Einar Maseng (1880–1972) was a Norwegian diplomat.

Born in Oslo, he was educated at the Norwegian Military Academy. He later entered the foreign service serving as a Consul General in Hamburg before later becoming the first Norwegian delegate to The Hague and a substitute delegate to the League of Nations. In the years leading up to the Second World War, Maseng was assigned the post of the Norwegian Ambassador to Moscow and the Soviet Union. At the onset of the war, he, along with several other Ambassadors, was forced to leave the Soviet Union due to the Molotov–Ribbentrop Pact.

After the war, Maseng was pressured to resign from the foreign service.
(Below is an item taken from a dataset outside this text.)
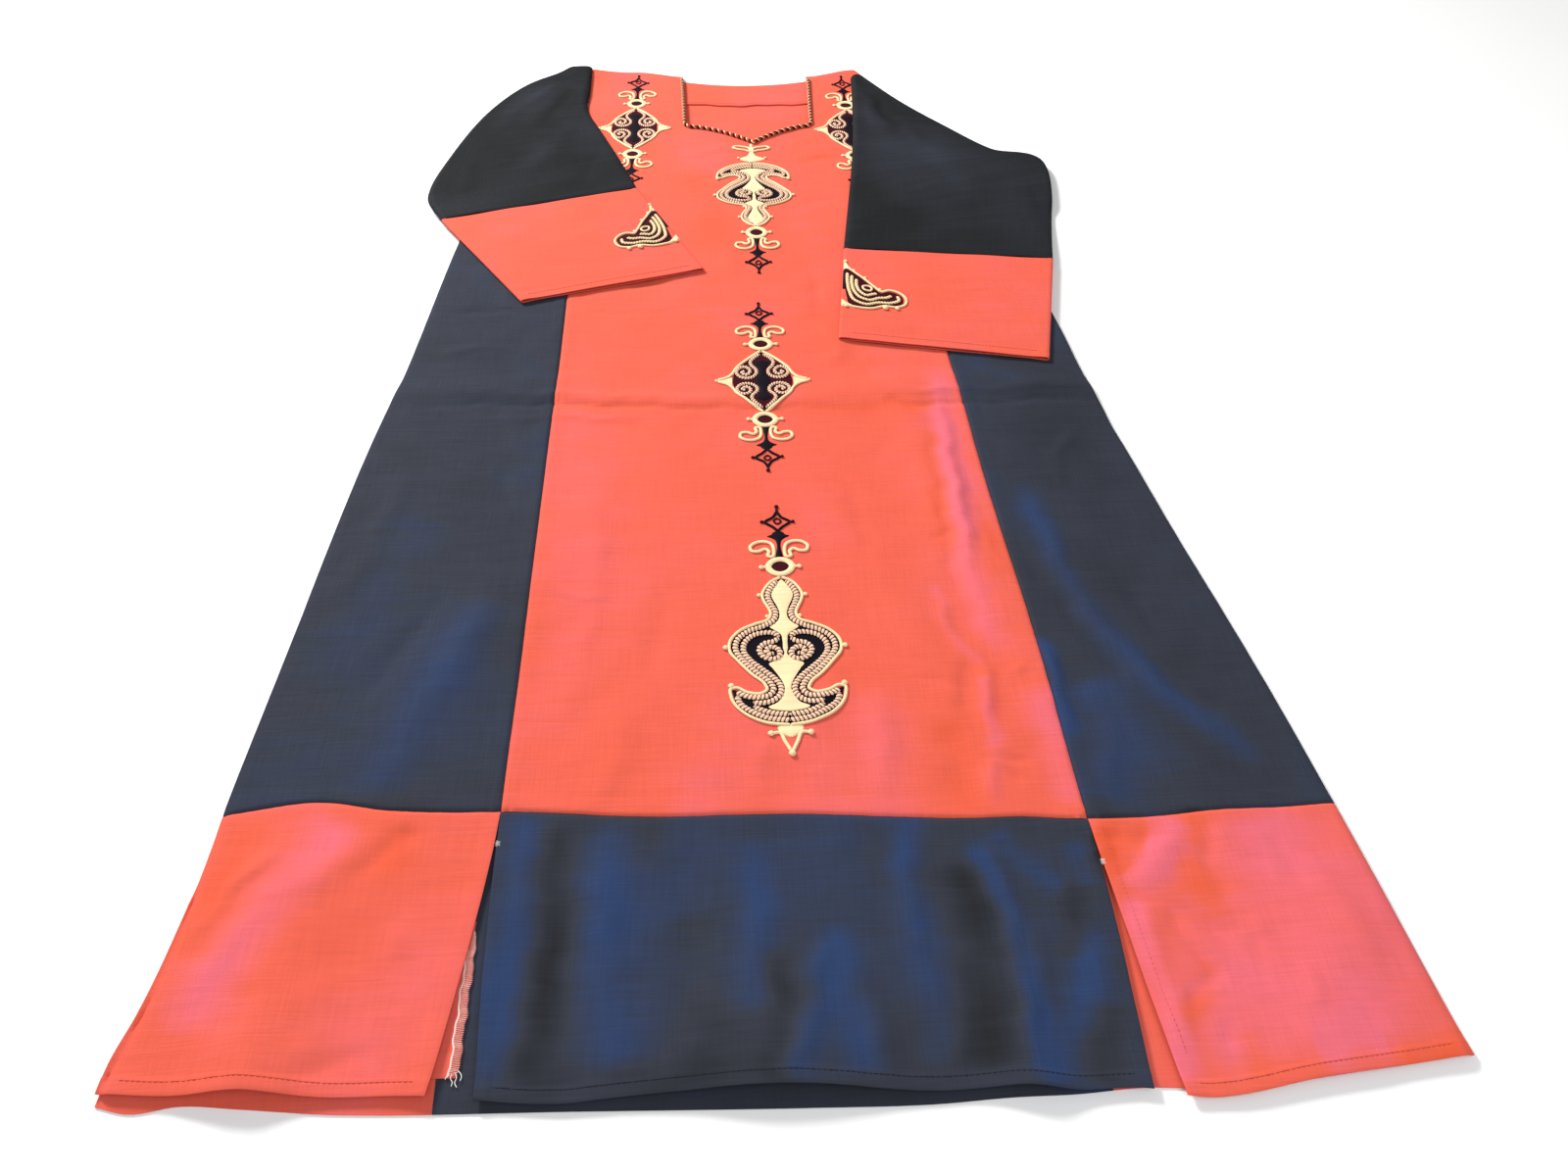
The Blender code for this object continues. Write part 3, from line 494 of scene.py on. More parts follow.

There was a difference of opinion over whether Norway should become more participatory in world affairs or become more isolationist. A proponent of the isolationist theory, Maseng went on to write several books on the subject, which were re-released many years later.

Maseng had been a proponent of Nordic cooperation, especially during the First World War when the Nordic countries guarded their neutrality. He was a co-founder of Foreningen Norden in 1919.

Maseng was married several times, though never for a particularly long time. The most notable of his marriages were to Sigrid Maseng, who published a book about the Grini concentration camp in Norway, and to the Countess Hellevid Catharina Cecilia Posse, whom he married in 1929 while serving as the Consul General in Germany. His brother Sigurd Maseng was also a Norwegian diplomat.